There is growing concern in the western world about the radicalisation of young people. At the moment it is associated with a type of religious radicalism, especially when this results in young people growing up to hate and despise the society in which they live. Over the last century, other very secular ideologies have attempted to implement the same strategy, always with disastrous effects for the wider peace and well-being of their society. And yet, we can equally see that in the relatively recent past, radically-minded people have played an essential role in bringing about vital social change. William Wilberforce would be one such example, in his work on overturning slavery. We can think of many other nineteenth century social reformers to add to his illustrious name, who sought rights for children, for orphans, for prisoners, rights for workers and so on. Left to vested interests, these reforms might never have taken place. Sometimes we therefore need radicals, to force us to challenge our prejudcies and attitudes, and to challenge injustice, discrimination and oppression.

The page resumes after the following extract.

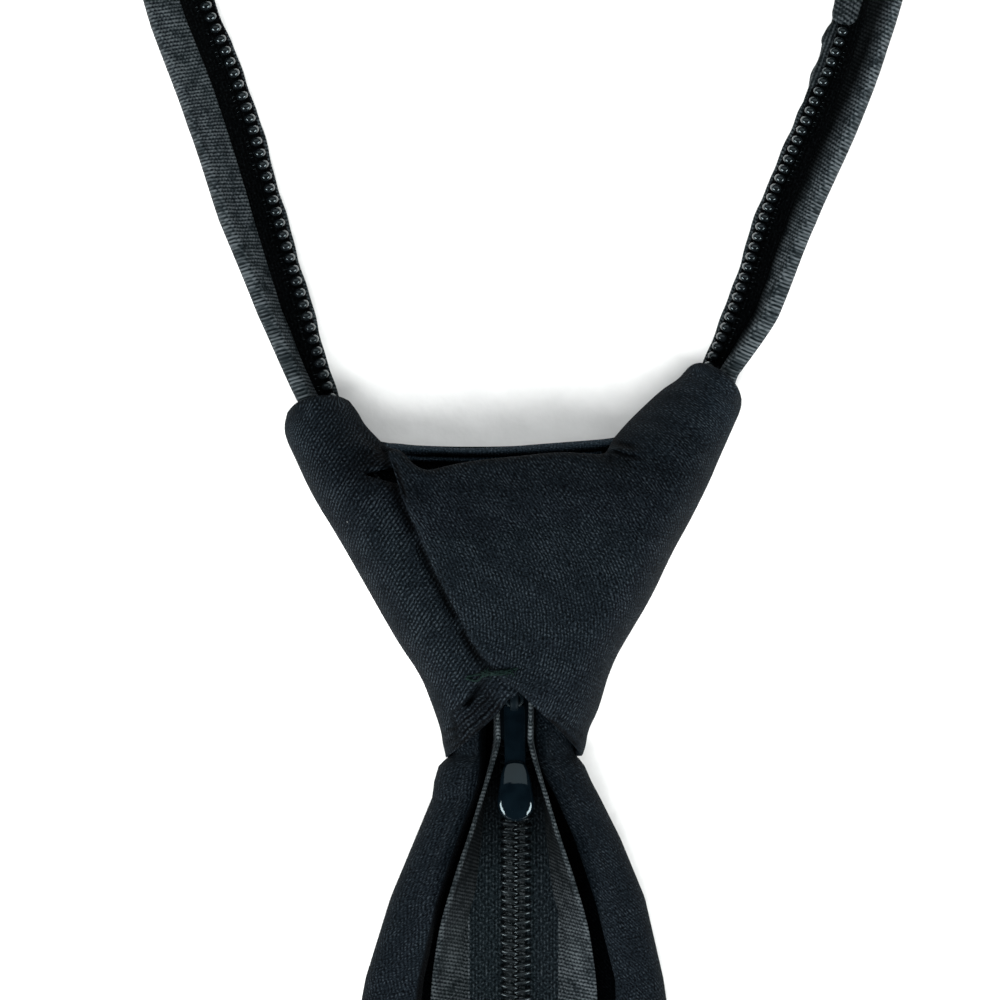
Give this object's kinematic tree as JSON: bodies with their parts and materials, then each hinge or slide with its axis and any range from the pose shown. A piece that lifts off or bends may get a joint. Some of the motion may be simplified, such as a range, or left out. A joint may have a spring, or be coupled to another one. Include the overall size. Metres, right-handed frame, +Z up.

So radicalism needs a context to explain itself and the context helps us to determine what kind of radicalism we are dealing with and whether or not it is helpful or harmful to the better working of civil society.
When I read the gospels, I have no doubt that many who witnessed the ministry of Jesus thought of him as being a radical. He certainly challenged the staus quo and he made enemies as a result. That can happen when you tell God's truth. It can happen when you reach out to those on the margins of society and thereby alienate the self-satisfied and the self-righteous. Jesus did all this and more. But Jesus wasn't for overturning governments and rulers. He was no politician, neither was he a rebel or an anarchist. He had come to establish a new Kingdom, but not an earthly kingdom as we know it. Jesus came 'to seek and save the lost' and to establish the Kingdom of God on earth, whose citizens would be drawn from every 'tribe and tongue.' It would be a new humanity, who had heard his call to follow him. After his death and resurrection, Jesus would impart His spirit into the lives of all who believed. They would be changed from the inside out, starting with a new heart. That is what His church was and is still meant to be, a people who have been transformed by His gift of faith. And yes, His people were given a world-wide mission to change the world through the gospel message of His redeeming love, not by the sword of the Crusaders of any age. That is a terrible corruption of His message.
At its best, the church is truly radical when it returns to its Biblical roots and takes Jesus seriously by following His example. We are to forgive others, including our enemies, whom we are also to love. We are to count others needs before our own; we are to care for the poor, the widow, the orphan, the oppressed and the marginalised. We are to be pure and holy, just as He is. In fact, we are to grow to be like Him. A tall order for any of us, but then God's ways are not our ways, as Isaiah the prophet reminds us. God's purpose for the world, is not to force it to its knees, not to threaten with gun and bomb, not to frighten, bully or abuse. The way of Jesus is far more radical than that. We are to win hearts and minds with something much more powerful. It is the most powerful force in the world - unconditional love! That's not unconditional approval - that must be said. Evil is evil and there is no legitimate excuse for groups who use violence for their own ideological ends. Christian radicalism has a very different outlook. It will not agree or accept as right, what Jesus clearly teaches to be wrong. What it does means, however, is that even if we don't like the ideology or belief, we still must love the believer, or the unbeliever for that matter.
Jesus calls his followers to live out a love like that and to be truly radical. His call is to change the world not through the exercise of power or might, but to change it by self-giving love for friend, neighbour and even enemy. Anything less, he wouldn't recognise. Measure all things therefore by the true Prince of Peace.